Mullins struggling was a major disappointment, but the Orioles should head into 2020 with more optimism in their outfield options. Much of that positivity stems from Hays, who joined the Orioles in September instead of reporting to the Arizona Fall League thanks to a rule change for players on the 40-man roster.
Even pessimists had to be satisfied with Hays’ exciting September. In 21 games and 75 plate appearances, he batted .309/.373/.574 (146 wRC+), stole two bases and made several highlight-reel catches (including a home run robbery of a Vladimir Guerrero Jr. blast that was one of the season’s top defensive plays).
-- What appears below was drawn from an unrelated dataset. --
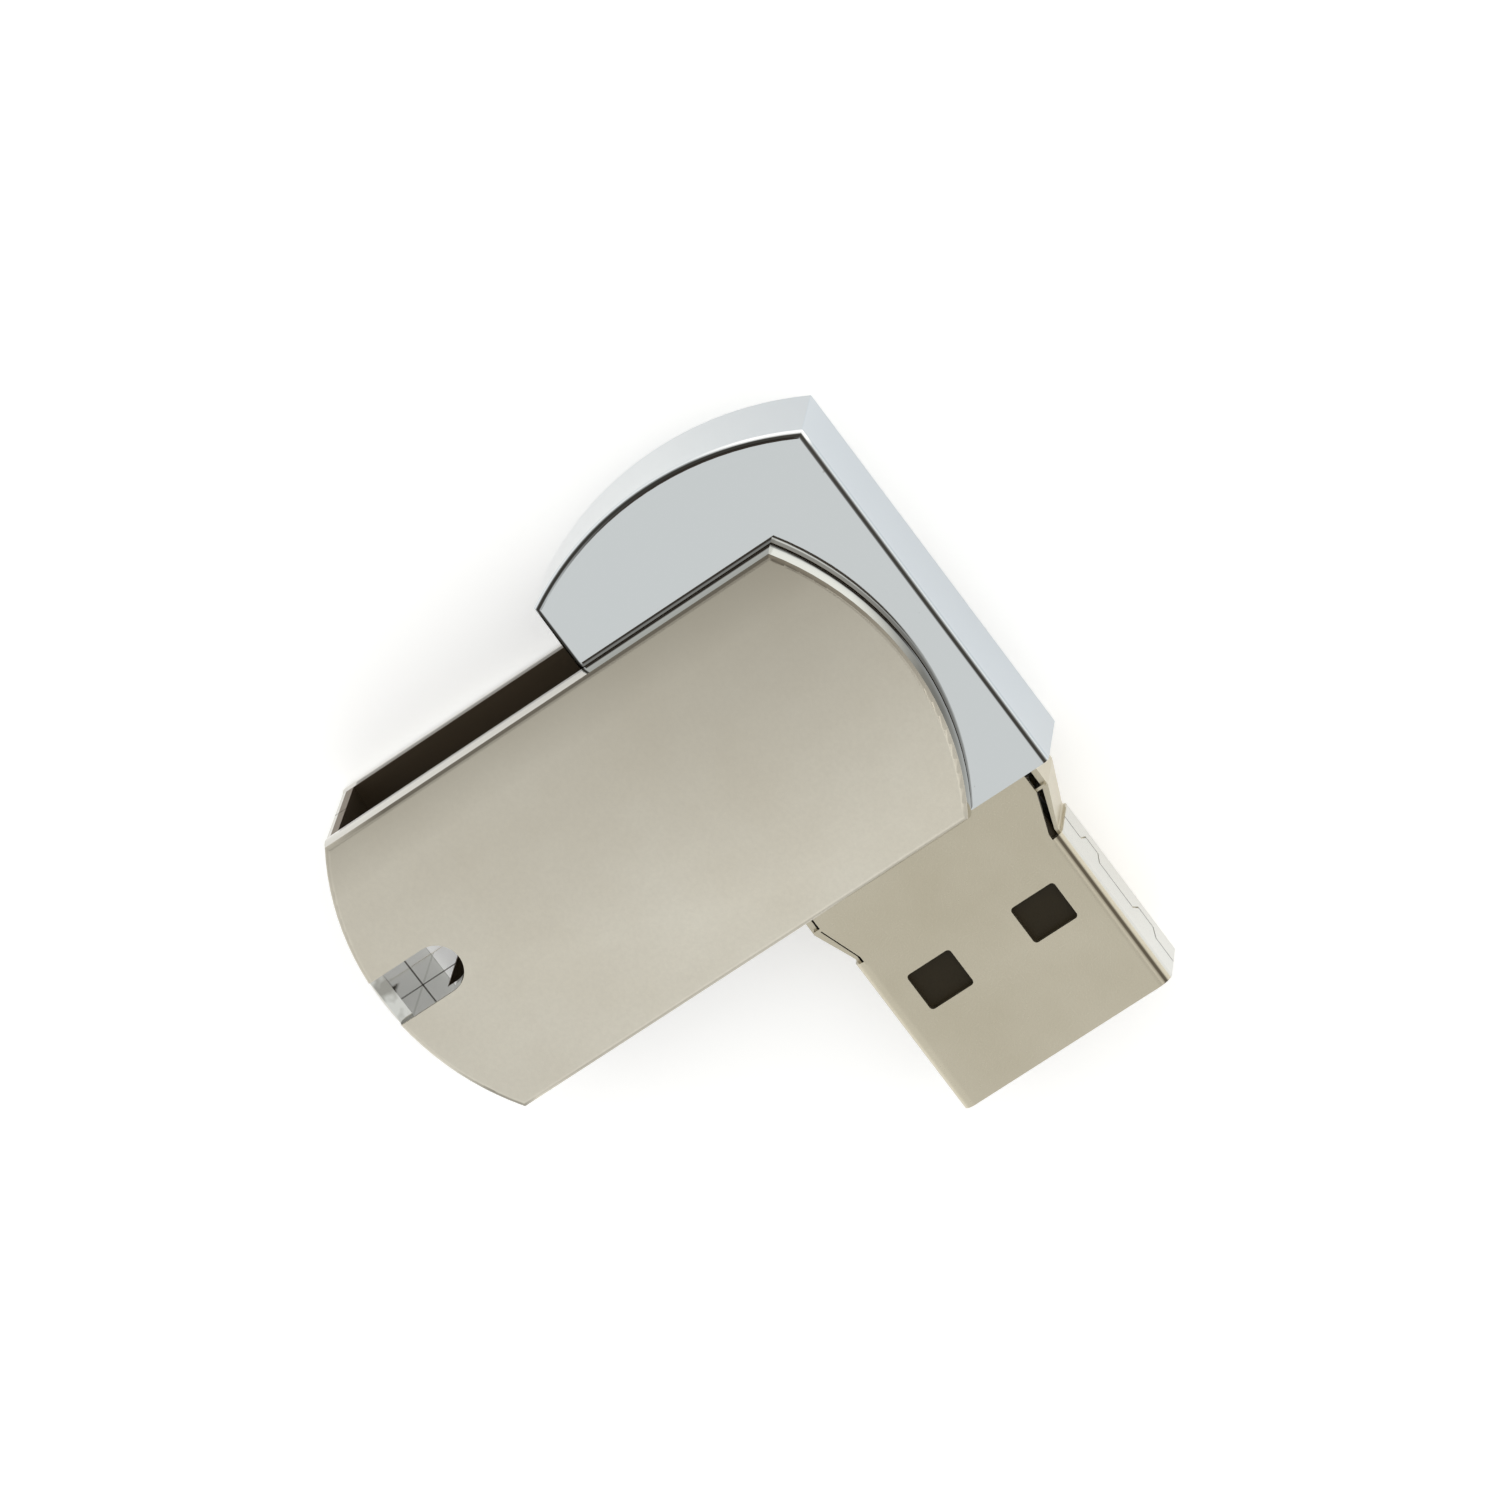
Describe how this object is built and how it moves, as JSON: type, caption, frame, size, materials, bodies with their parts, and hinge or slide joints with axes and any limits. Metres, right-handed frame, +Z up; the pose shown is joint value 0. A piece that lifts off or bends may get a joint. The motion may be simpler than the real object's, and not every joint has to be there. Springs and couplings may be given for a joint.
{
  "type": "usb flash drive",
  "caption": "Flash drive with a mirror-chromed body, a folded steel plug and a swivelling satin metal cover with a lanyard slot in its closed end.",
  "frame": {"origin": "on the swivel axis, at the outer face of the lower cover plate, which is the face it rests on", "axes": "+Z up through the thickness along the swivel axis, +X the way the plug points, -Y towards the closed end of the cover"},
  "size_m": [0.0338, 0.0327, 0.0085],
  "materials": {
    "polished_chrome": "mirror-polished chrome plate",
    "satin_nickel": "satin nickel plate, cloudy fine grain, polished edges",
    "plated_steel": "nickel-plated rolled sheet steel, fine matt grain",
    "black_plastic": "moulded glass-filled plastic",
    "gold_contact": "gold flash over copper alloy",
    "tinned_metal": "bright tin",
    "green_laminate": "solder-masked glass epoxy laminate",
    "amber_film": "thin polyimide film",
    "black_epoxy": "moulded epoxy package",
    "ceramic_chip": "ceramic chip",
    "bush_brass": "turned",
    "stud_steel": "turned, fine finish",
    "washer_plastic": "smooth natural acetal"
  },
  "bodies": {
    "drive": {"body_housing": "polished_chrome", "plug_shell": "plated_steel", "plug_tongue": "black_plastic", "contact_retainer": "black_plastic", "contact_vbus": "gold_contact", "contact_data_minus": "gold_contact", "contact_data_plus": "gold_contact", "contact_ground": "gold_contact", "contact_solder": "tinned_metal", "circuit_board": "green_laminate", "board_carrier": "black_plastic", "insulating_film": "amber_film", "flash_memory_chip": "black_epoxy", "flash_memory_pads": "gold_contact", "controller_chip": "black_epoxy", "controller_leads": "tinned_metal", "crystal_oscillator": "tinned_metal", "voltage_regulator": "black_epoxy", "regulator_leads": "tinned_metal", "capacitors": "ceramic_chip", "resistors": "black_epoxy", "pivot_bush_top": "bush_brass", "pivot_bush_bottom": "bush_brass"},
    "cover": {"swivel_cover": "satin_nickel", "pivot_stud_top": "stud_steel", "pivot_stud_bottom": "stud_steel", "friction_washer_top": "washer_plastic", "friction_washer_bottom": "washer_plastic"}
  },
  "joints": [
    {"name": "cover_swivel", "type": "hinge", "parent": "drive", "child": "cover", "pos_m": [0, 0, 0.00425], "axis": [0, 0, 1], "continuous": true}
  ]
}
Strong September performances can often be misleading, so it may be a mistake to read too much into Hays’ late-season numbers. But the tools and instincts on display were just as impressive. It’s hard to fake speed; Hays’ sprint speed ranked in the 85th percentile in the majors, per Statcast. The same can be said for getting good jumps on line drives and fly balls, or running the bases well. In Hays’ limited playing time, he ranked third on the Orioles in FanGraphs’ baserunning metric behind Jonathan Villar and Jace Peterson. Hays has earned an opening day gig and an extended look in center field. Now, he just needs to stay on the field and off the injured list; in 2018 and 2019, he struggled with ankle, thumb and hamstring ailments.
While the Hays hype train was rolling along at breakneck speed, Santander’s was crawling to a stop. Santander posted a respectable 114 wRC+ from June through August, but in September he amassed a wRC+ of just 23 in 87 plate appearances. Some of his slump could be attributed to fatigue or injury (or both), as manager Brandon Hyde alluded to near the end of the season without providing specifics. Santander didn’t appear in the Orioles’ last five games.
Still, Santander’s ascent was a pleasant surprise, and his 97 wRC+ and 0.7 fWAR were third best among Orioles outfielders. After hitting just one home run in brief major-league stints from 2017-2018, he hit 20 in 2019. He also showed more than DJ Stewart (82 wRC+) and Dwight Smith Jr. (83 wRC+), who are both shaky outfielders whose bats need to carry them.
Barring any trades or a decision to finally move on from first baseman Chris Davis, the Orioles’ likely opening day outfield will be Santander in left field, Hays in center and Mancini in right. As has always been the case, Mancini is a better and more natural fit at first base. But with Davis still around and Ryan Mountcastle’s arrival approaching in 2020, Mancini simply may never get his shot to be the Orioles’ full-time first baseman.
Meanwhile, the Orioles could face a similar dilemma with Mountcastle. The Orioles don’t seem to want to pigeonhole him into being just a first baseman and designated hitter yet, which is why he played some left field for the first time in his career at Triple-A in 2019. It’s unlikely the Orioles would keep Davis around to block Mountcastle at first base if the Orioles don’t believe he can become a competent enough outfielder. It’s also hard to imagine a scenario in which Mountcastle and Mancini man the corner outfield spots for the Orioles while Davis plays first base. And yet … it is a rather maddening scenario to ponder.
For now, it makes sense to focus on the positives. Mancini is the Orioles’ best hitter, Hays has flashed a bunch of tools in a small amount of time and Santander could blossom into a useful player. Smith and Stewart both seem limited, but they provide some decent outfield depth. With the ability to play center field, Mason Williams could also return as a capable fourth outfielder.
Beyond maybe-outfielder Mountcastle, outfield prospect Yusniel Diaz is not far from the majors but has work to do. Ryan McKenna is not nearly as close and has yet to impress in Double-A. And while there’s no reason to give up on him, Mullins has his work cut out for him to get back to the majors. Rich Dubroff of BaltimoreBaseball.com recently reported that the Orioles will be “sending Mullins to a private batting school in California in an attempt to remake him as a hitter.” It could pay dividends.
As far as Wilkerson goes, the days of the Oriole needing him to play any kind of regular role in the outfield are probably over. The Orioles are far from set in the outfield, though things are looking up. But never say never …
Weighted runs created plus (wRC+) is an offensive metric in which 100 is the league average and every point above 100 is a percentage point above league average.